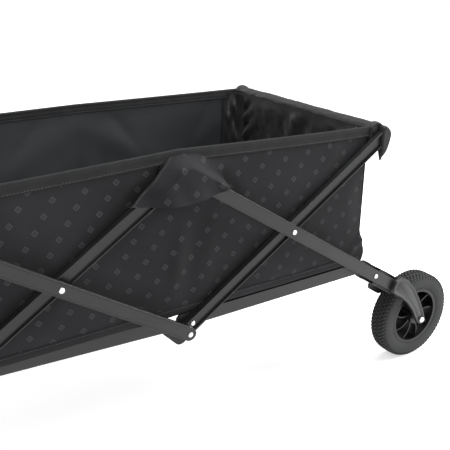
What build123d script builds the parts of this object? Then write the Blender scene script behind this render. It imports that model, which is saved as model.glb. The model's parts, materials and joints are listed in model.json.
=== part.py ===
from build123d import *
import os
from math import cos, radians, sin

# Folding camp wagon, open, standing on its four wheels. Sizes are in millimetres.
# +X runs to the rear and +Z up. The origin is on the ground under the wagon's middle.
# Each side has two X-shaped pairs of bars: a leg bar runs from the top centre hinge down and
# out to a wheel, an arm bar from the bottom centre up and out to an end tube.
# Side pieces are drawn on the near side, at negative Y, and mirrored to the far side.
# "face" is a distance from the centre plane and "rise above the pins" counts from node_z.
os.makedirs("parts", exist_ok=True)

# ---- driving dimensions ----
half_bar = 268.0  # scissor pin to end pin, the same on all eight bars
lean = 33.3  # slope of the bars when the wagon is open, degrees
bar_width = 25.0
bar_wall = 2.2
outer_face = 266.0  # outside of the outer bars
outer_depth = 8.0
inner_face = 253.0  # outside of the inner bars
inner_depth = 12.0
channel_recess = 5.0
edge_round = 0.8
groove_offset = 9.4
groove_width = 1.2
groove_depth = 0.6
rear_tail = 75.0  # leg bar past the lower pin
front_tail = 40.0
arm_tip = 4.5
stop_place = 18.0  # second rivet of the rear arm, from its bottom pin

pin_radius = 4.0
running_fit = 0.05
loop_fit = 0.3  # wider hole where the four-bar loop closes
head_radius = 5.0
head_height = 2.2
spacer_radius = 9.0
plate_face = 240.4  # centre plates, between the fabric and the inner bars
plate_depth = 3.8

wheel_radius = 101.5
wheel_width = 48.0
wheel_y = 236.6
rim_radius = 66.5
rim_width = 40.0
blade_count = 9
axle_out = 149.0  # rear axle behind and below the lower pin
axle_drop = 142.6
caster_trail = 35.0

tube_radius = 11.0
tube_wall = 1.5
top_tube_x = 439.0
top_tube_rise = 308.0
bracket_inside = 226.0
rail_pin_x = 38.0
rail_pin_rise = 9.0
rail_reach = 382.0
rail_face = 232.0
rail_depth = 10.0
front_rail_slope = 2.7
keel_tube_x = -6.0
keel_tube_rise = -18.0
keel_tube_radius = 9.0

board_rise = 42.0
board_thick = 8.0
board_start = 86.0
board_end = 418.0
board_half_width = 229.5

wall_face = 236.0
wall_thick = 3.0
wall_foot = 27.0
wall_end = 421.0
rim_line = [(-421, 314), (-90, 323), (0, 328), (90, 323), (421, 314)]
end_panel_foot = 45.0
end_panel_top = 284.0

fork_outer_face = 276.0
fork_outer_depth = 9.5
fork_inner_face = 207.0
fork_inner_depth = 10.0
caster_arm_in = 27.0
caster_arm_out = 33.0
stem_radius = 8.0

handle_x = -490.0
handle_lean = 1.5
handle_radius = 12.0
rod_radius = 9.5
collar_radius = 16.0
button_radius = 5.0
button_height = 485.0
button_play = 0.3

# ---- places worked out from them ----
span = half_bar * cos(radians(lean))
rise = half_bar * sin(radians(lean))
node_x = 2 * span
node_z = wheel_radius + axle_drop
pivot_z = node_z + rise
top_z = node_z + 2 * rise
axle_x = node_x + axle_out
swivel_x = -(axle_x + caster_trail)
hole = pin_radius + running_fit
bar_gap_out = outer_face - outer_depth


def near_plane(face, x=0.0, z=0.0, slope=0.0):
    """A plane that faces outwards on the near side, that far from the centre plane."""
    along = (cos(radians(slope)), 0, sin(radians(slope)))
    return Plane(origin=(x, -face, z), x_dir=along, z_dir=(0, -1, 0))


def keep(piece, name):
    """Label a finished part and write its STEP file."""
    piece.part.label = name
    export_step(piece.part, f"parts/{name}.step")


def keep_sides(piece, name):
    """Write a near-side part and its mirror image on the far side."""
    keep(piece, f"{name}_near")
    with BuildPart() as far:
        mirror(piece.part, about=Plane.XZ)
    keep(far, f"{name}_far")


def keep_pair(piece, name):
    """Write a near-side part and its mirror image together."""
    with BuildPart() as pair:
        add(piece.part)
        mirror(piece.part, about=Plane.XZ)
    keep(pair, name)


def round_bar(x, z, inside, outside, radius):
    """A round bar across the near side, between two faces."""
    with BuildPart() as bar:
        with BuildSketch(near_plane(outside, x, z)):
            Circle(radius)
        extrude(amount=inside - outside)
    return bar.part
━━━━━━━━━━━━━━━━
■ **Instruction**
Produce the lines from the top of the listing through the "from math import cos, radians, sin" line exactly as they appear, with no additional output.

■ **Solution for this exercise**
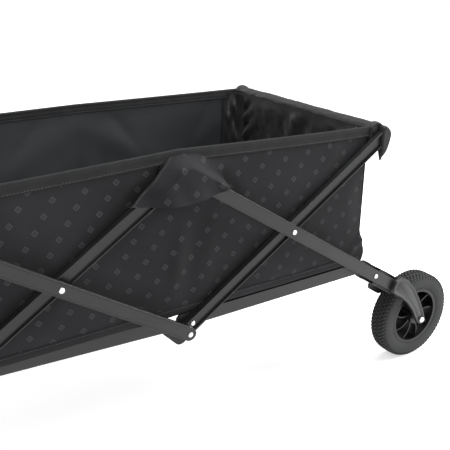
What build123d script builds the parts of this object? Then write the Blender scene script behind this render. It imports that model, which is saved as model.glb. The model's parts, materials and joints are listed in model.json.
=== part.py ===
from build123d import *
import os
from math import cos, radians, sin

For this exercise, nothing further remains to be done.